# what are these old Lionel trains worth?



## Biblegrove RR (Jan 4, 2008)

Before posting in the classifides - who can give me true market value for this?
A and B (dummy) units - cars and a box of track.
All found in a deceased father's attic....


----------



## vsmith (Jan 2, 2008)

Well for one they are Marx not Lionel so that drops it abit. The engine is an earlier litho version and the cars are the tin litho cars that were the standards on most sets. Overall they make a nice set. Value? Is the engine running? Have all the bits intact? Are the cars illuminated? Most were there'd be a roller under the truck if so. Depending on condition the engines could be between $40-$70+ each, the cars $15-$40 each depending on condition and whos bidding. I already have the cars I payed about $25 apiece but I have the later plastic version of the engine and I paid $45 for it. A survey of Marx stuff on Ebay will give you a good idea of street value. The world of Marxism is an interesting place.


----------



## tmtrainz (Feb 9, 2010)

Well for one they are Marx not Lionel so that drops it abit.

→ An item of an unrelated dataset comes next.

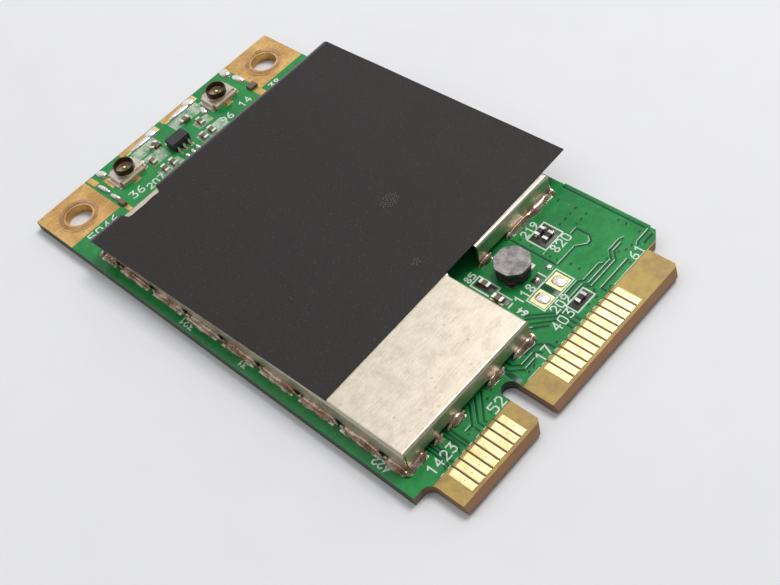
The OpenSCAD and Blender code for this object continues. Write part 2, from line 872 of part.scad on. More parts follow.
// The centre pin with its soldered tail
module receptacle_pin() {
    cylinder(d = pin_d, h = pin_h - pin_d / 2);
    translate([0, 0, pin_h - pin_d / 2]) sphere(d = pin_d);
    translate([-pin_d / 2, -socket_base / 2 - tab_reach, 0])
        cube([pin_d, socket_base / 2 + tab_reach, socket_t]);
}

module receptacle_shell_left() {
    color("silver") on_card(card_t) translate(socket_left) receptacle_shell();
}

module receptacle_base_left() {
    color("wheat") on_card(card_t) translate(socket_left) receptacle_base();
}

module receptacle_pin_left() {
    color("gold") on_card(card_t) translate(socket_left) receptacle_pin();
}

module receptacle_shell_right() {
    color("silver") on_card(card_t) translate(socket_right) receptacle_shell();
}

module receptacle_base_right() {
    color("wheat") on_card(card_t) translate(socket_right) receptacle_base();
}

module receptacle_pin_right() {
    color("gold") on_card(card_t) translate(socket_right) receptacle_pin();
}

// ---- Switch chip ----

module rf_switch_body() {
    color("black") on_card(card_t) translate(concat(switch_at, [0.1]))
        translate([-switch_l / 2, -switch_w / 2, 0]) cube([switch_l, switch_w, switch_h - 0.1]);
}

// Six gull-wing leads: shank, bend and foot
module rf_switch_leads() {
    lead_w = 0.25;
    lead_t = 0.12;
    foot_l = 0.3;
    shank_l = 0.2;
    rise = switch_h / 2;
    side_view = [
        [0, rise], [shank_l, rise], [shank_l, lead_t], [shank_l + foot_l, lead_t],
        [shank_l + foot_l, 0], [shank_l - lead_t, 0], [shank_l - lead_t, rise - lead_t], [0, rise - lead_t]
    ];
    color("silver") on_card(card_t) translate(switch_at)
        for (turn = [0, 180], i = [-1 : 1]) {
            rotate(turn) translate([i * lead_pitch - lead_w / 2, switch_w / 2, 0])
                rotate([90, 0, 90]) linear_extrude(lead_w) polygon(side_view);
        }
}

// ---- Power coil ----

// The coil's square outline with cut corners
module coil_2d() {
    half = coil_w / 2;
    flat = half - coil_cut;
    polygon([
        [-flat, -half], [flat, -half], [half, -flat], [half, flat],
        [flat, half], [-flat, half], [-half, flat], [-half, -flat]
    ]);
}

coil_post_d = coil_w * 0.45;
terminal_t = 0.1;

module inductor_core() {
    color("gray") on_card(card_t + terminal_t) translate(coil_at) {
        linear_extrude(coil_flange) coil_2d();
        cylinder(d = coil_post_d, h = coil_h - terminal_t);
        translate([0, 0, coil_h - terminal_t - coil_flange]) linear_extrude(coil_flange) coil_2d();
    }
}

// The potted winding between the flanges
module inductor_winding() {
    color("black") on_card(card_t + terminal_t + coil_flange) translate(coil_at) difference() {
        cylinder(d = coil_w - 2 * coil_gap, h = coil_h - terminal_t - 2 * coil_flange);
        translate([0, 0, -eps]) cylinder(d = coil_post_d, h = coil_h);
    }
}

module inductor_terminals() {
    color("silver") on_card(card_t) translate(coil_at)
        for (side = [-1, 1]) {
            translate([side * (coil_w - coil_cut) / 2, -coil_w / 2 + coil_cut, terminal_t / 2])
                cube([coil_cut, coil_cut, terminal_t], center = true);
        }
}

// ---- Chip parts ----

// The ceramic block between the metal ends of each part
module chip_bodies(parts) {
    for (part = parts) {
        translate(part[0]) rotate(part[1])
            translate([-chip_l / 2 + chip_end, -chip_w / 2 + 0.02, 0.02])
                cube([chip_l - 2 * chip_end, chip_w - 0.04, chip_h - 0.04]);
    }
}

// The two metal ends of each part
module chip_ends(parts) {
    for (part = parts, side = [-1, 1]) {
        translate(part[0]) rotate(part[1])
            translate([side * (chip_l - chip_end) / 2, 0, chip_h / 2])
                cube([chip_end, chip_w, chip_h], center = true);
    }
}

module resistor_bodies() {
    color("black") on_card(card_t) chip_bodies(resistors);
}

module resistor_ends() {
    color("silver") on_card(card_t) chip_ends(resistors);
}

module capacitor_bodies() {
    color("sienna") on_card(card_t) chip_bodies(capacitors);
}

module capacitor_ends() {
    color("silver") on_card(card_t) chip_ends(capacitors);
}

module hidden_capacitor_bodies() {
    color("sienna") on_card(card_t) chip_bodies(hidden_chips);
}

module hidden_capacitor_ends() {
    color("silver") on_card(card_t) chip_ends(hidden_chips);
}

// ---- Chips under the can ----

// A flat package given as place and size, with its first-pin dimple
module package(box) {
    size = box[1];
    on_card(card_t) translate(box[0]) difference() {
        cube(size);
        translate([0.6, 0.6, size.z - 0.05]) cylinder(d = 0.5, h = 0.1);
    }
}

module processor() color("dimgray") package(processor_box);
module radio_chip() color("dimgray") package(radio_box);
module power_amp_left() color("dimgray") package(power_amp_left_box);
module power_amp_right() color("dimgray") package(power_amp_right_box);
module flash_memory() color("dimgray") package(flash_box);
module power_manager() color("dimgray") package(power_manager_box);
module crystal() color("silver") package(crystal_box);

laminate();
solder_mask_top();
solder_mask_bottom();
contacts_top_narrow();
contacts_top_wide();
contacts_bottom_narrow();
contacts_bottom_wide();
land_left();
land_right();
tracks();
legend();
solder_pads();
solder_joints();
shield_pads();
shield_solder();
shield_can();
insulating_film();
receptacle_shell_left();
receptacle_base_left();
receptacle_pin_left();
receptacle_shell_right();
receptacle_base_right();
receptacle_pin_right();
rf_switch_body();
rf_switch_leads();
inductor_core();
inductor_winding();
inductor_terminals();
resistor_bodies();
resistor_ends();
capacitor_bodies();
capacitor_ends();
processor();
radio_chip();
power_amp_left();
power_amp_right();
flash_memory();
power_manager();
crystal();
hidden_capacitor_bodies();
hidden_capacitor_ends();
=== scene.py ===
"""Looks of a radio module on a full-size mini card.

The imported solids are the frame. This script dresses them, replaces the ones that need finer
forms, and adds a plain studio. All lengths are in metres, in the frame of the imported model.
"""

from __future__ import annotations

import json
import logging
import math
from dataclasses import dataclass
from enum import Enum
from functools import cache
from typing import ClassVar, Iterable, Sequence

import bmesh
import bpy
from mathutils import Matrix, Vector, noise

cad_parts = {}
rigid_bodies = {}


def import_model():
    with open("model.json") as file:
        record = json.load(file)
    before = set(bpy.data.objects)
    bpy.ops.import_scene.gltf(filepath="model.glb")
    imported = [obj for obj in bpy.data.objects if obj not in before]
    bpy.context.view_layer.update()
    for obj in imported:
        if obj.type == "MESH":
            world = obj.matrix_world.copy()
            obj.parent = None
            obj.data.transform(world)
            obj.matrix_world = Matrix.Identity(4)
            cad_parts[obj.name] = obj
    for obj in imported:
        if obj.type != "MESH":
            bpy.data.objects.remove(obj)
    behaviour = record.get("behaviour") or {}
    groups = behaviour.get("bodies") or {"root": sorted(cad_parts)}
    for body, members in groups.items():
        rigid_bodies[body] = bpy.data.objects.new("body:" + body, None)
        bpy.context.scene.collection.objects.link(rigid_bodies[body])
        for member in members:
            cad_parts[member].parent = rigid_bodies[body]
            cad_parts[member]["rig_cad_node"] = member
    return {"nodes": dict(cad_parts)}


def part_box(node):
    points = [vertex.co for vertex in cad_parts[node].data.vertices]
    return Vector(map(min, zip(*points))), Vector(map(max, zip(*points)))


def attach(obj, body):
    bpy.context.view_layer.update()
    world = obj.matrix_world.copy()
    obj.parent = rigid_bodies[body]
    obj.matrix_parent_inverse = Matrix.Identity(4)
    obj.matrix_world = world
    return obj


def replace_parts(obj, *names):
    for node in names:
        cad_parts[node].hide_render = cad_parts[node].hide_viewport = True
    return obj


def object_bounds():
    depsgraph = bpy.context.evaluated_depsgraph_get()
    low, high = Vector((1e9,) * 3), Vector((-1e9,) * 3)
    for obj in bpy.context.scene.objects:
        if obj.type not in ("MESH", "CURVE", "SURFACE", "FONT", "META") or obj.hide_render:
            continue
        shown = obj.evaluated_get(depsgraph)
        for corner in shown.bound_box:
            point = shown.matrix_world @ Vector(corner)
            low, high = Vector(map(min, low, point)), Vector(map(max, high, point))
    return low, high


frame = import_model()
CAD_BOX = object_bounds()

LOG = logging.getLogger("radio_module")
MM = 0.001
ROOT = "root"
Colour = tuple[float, float, float]
Point = tuple[float, float]
Area = tuple[float, float, float, float]
Node = bpy.types.Node
Socket = bpy.types.NodeSocket
Look = tuple[Socket, Socket]


# ---------------------------------------------------------------------------
# Shader helpers
# ---------------------------------------------------------------------------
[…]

The engine is an earlier Mogul version and the cars are the tin litho cars that were the standards on most sets. Overall they make a nice set. Value? Is the engine running? Have all the bits intact? Are the cars illuminated? Most were there'd be a roller under the truck if so. Depending on condition the engine could be between $40-$70+, the cars $15-$40 each depending on condition and whos bidding. I already have the cars I payed about $25 apiece but I have the later plastic version of the engine and I paid $45 for it. 

What he said.


----------